▸ Instruction
Collect every line below that contains the word "axes".
<<<<
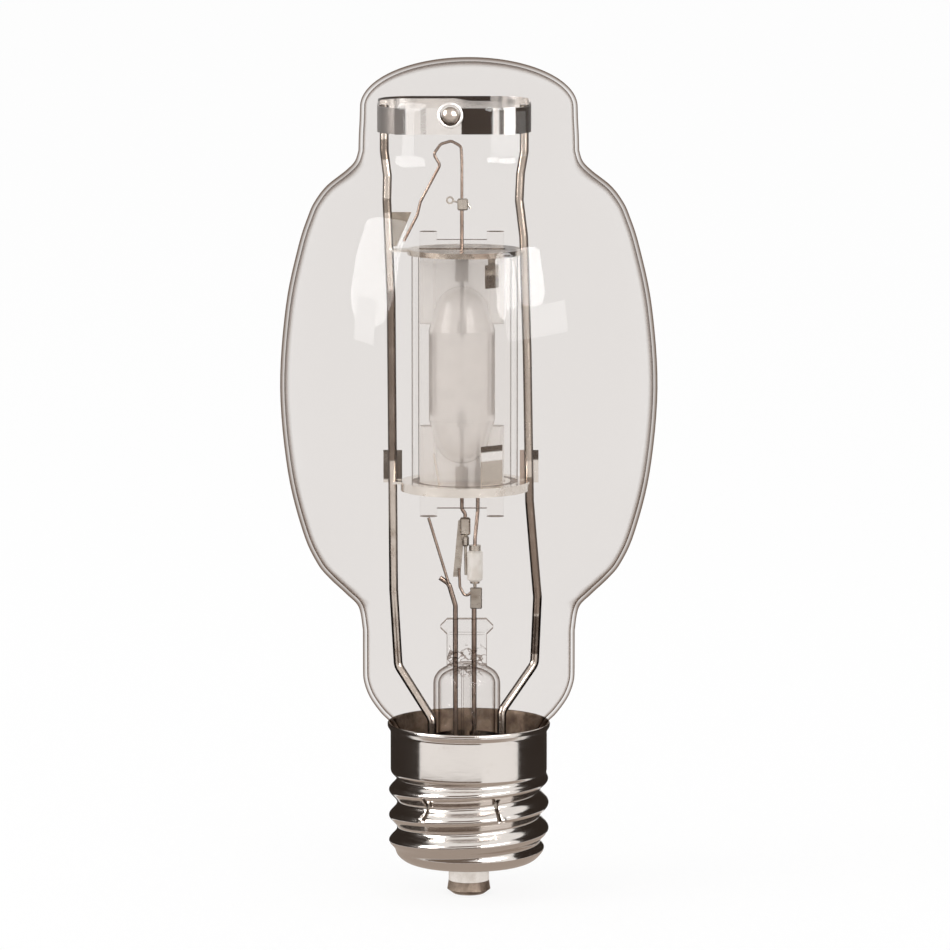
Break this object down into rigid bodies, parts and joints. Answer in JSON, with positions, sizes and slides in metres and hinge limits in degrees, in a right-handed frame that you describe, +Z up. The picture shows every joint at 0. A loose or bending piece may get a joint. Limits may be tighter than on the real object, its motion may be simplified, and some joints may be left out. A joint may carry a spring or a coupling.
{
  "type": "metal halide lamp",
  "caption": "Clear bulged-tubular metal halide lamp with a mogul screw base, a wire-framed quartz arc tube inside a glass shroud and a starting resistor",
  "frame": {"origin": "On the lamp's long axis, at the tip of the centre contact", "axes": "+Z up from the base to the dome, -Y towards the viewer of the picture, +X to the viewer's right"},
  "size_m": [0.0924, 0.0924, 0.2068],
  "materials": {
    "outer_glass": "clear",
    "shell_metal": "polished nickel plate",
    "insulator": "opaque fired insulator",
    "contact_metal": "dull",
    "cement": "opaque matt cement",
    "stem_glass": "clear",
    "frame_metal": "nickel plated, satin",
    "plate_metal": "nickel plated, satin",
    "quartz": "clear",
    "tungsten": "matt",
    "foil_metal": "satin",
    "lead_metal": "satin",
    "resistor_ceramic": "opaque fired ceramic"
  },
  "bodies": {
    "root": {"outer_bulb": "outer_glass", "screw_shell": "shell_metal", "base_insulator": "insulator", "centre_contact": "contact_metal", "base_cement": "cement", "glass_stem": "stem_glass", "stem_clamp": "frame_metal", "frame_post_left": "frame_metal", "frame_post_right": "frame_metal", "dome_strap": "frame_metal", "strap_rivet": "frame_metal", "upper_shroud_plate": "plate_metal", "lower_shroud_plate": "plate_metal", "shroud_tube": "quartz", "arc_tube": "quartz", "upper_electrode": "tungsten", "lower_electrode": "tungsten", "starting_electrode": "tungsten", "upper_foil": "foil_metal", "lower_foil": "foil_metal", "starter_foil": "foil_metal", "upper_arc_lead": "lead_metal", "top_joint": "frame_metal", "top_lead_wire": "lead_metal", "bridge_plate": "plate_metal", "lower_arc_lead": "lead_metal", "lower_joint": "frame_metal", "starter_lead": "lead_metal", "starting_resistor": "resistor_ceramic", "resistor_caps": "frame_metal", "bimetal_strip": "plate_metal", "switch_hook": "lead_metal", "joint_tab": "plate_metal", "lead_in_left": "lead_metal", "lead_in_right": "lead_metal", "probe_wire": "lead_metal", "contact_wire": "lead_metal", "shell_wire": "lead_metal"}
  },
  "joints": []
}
>>>>
<<<<
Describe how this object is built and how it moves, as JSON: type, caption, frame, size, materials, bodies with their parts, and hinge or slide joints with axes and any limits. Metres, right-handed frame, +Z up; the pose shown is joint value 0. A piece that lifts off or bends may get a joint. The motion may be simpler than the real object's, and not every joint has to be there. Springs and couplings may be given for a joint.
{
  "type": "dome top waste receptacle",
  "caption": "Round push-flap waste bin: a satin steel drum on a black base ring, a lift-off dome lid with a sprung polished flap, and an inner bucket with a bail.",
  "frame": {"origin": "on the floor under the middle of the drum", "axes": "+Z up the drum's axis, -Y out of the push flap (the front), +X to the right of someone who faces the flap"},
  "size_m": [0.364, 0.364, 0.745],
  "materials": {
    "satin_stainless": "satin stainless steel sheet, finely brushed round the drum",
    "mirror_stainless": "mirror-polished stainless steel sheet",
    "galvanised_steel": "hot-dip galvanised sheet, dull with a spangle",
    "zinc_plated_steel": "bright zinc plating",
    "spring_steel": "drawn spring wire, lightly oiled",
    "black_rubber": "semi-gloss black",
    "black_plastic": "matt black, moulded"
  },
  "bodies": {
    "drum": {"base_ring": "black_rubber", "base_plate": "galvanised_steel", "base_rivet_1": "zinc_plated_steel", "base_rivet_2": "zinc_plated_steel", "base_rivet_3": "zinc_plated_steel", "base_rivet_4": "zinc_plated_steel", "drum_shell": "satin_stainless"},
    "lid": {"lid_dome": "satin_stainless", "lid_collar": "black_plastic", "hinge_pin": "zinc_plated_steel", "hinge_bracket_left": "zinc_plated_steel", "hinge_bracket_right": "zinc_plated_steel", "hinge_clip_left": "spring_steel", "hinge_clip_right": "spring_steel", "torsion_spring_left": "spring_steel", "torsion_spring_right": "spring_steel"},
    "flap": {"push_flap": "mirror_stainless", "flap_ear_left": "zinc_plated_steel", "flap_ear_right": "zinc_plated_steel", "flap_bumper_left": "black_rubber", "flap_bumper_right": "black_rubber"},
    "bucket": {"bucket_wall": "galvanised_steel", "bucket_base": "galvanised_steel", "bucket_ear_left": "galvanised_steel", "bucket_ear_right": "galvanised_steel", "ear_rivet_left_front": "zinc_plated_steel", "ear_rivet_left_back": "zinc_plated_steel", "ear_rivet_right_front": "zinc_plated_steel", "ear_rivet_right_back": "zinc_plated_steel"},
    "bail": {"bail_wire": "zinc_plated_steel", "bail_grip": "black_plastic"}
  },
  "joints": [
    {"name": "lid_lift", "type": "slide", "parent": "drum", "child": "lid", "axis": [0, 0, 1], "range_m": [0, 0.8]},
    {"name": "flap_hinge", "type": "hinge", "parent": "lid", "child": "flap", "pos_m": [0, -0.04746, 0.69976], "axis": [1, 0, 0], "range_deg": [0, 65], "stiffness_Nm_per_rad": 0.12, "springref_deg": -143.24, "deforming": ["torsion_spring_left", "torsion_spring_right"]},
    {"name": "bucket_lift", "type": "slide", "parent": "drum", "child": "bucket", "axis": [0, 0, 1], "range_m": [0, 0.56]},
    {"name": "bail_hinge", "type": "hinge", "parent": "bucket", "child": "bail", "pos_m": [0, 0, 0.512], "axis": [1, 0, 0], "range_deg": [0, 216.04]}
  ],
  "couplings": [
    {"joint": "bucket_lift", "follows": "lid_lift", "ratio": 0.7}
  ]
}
>>>>
▸ Correct result
  "frame": {"origin": "On the lamp's long axis, at the tip of the centre contact", "axes": "+Z up from the base to the dome, -Y towards the viewer of the picture, +X to the viewer's right"},
Describe how this object is built and how it moves, as JSON: type, caption, frame, size, materials, bodies with their parts, and hinge or slide joints with axes and any limits. Metres, right-handed frame, +Z up; the pose shown is joint value 0. A piece that lifts off or bends may get a joint. The motion may be simpler than the real object's, and not every joint has to be there. Springs and couplings may be given for a joint.
  "frame": {"origin": "on the floor under the middle of the drum", "axes": "+Z up the drum's axis, -Y out of the push flap (the front), +X to the right of someone who faces the flap"},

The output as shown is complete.